_Set exercise:_
Find the lines containing "materials" and say how many there are, with no other words.

===== Data provided

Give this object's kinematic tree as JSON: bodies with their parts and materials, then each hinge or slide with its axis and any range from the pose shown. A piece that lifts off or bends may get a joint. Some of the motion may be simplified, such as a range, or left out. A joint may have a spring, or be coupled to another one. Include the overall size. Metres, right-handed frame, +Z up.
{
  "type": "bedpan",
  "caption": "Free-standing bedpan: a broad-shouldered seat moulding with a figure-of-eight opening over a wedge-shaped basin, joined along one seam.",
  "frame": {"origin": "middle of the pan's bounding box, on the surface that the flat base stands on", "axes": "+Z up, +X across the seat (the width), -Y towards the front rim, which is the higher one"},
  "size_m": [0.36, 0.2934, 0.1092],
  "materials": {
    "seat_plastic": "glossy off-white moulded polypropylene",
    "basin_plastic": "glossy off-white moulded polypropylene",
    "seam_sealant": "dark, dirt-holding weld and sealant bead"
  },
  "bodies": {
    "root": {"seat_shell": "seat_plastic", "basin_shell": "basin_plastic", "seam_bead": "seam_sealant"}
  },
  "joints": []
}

==========

_Result below:_
2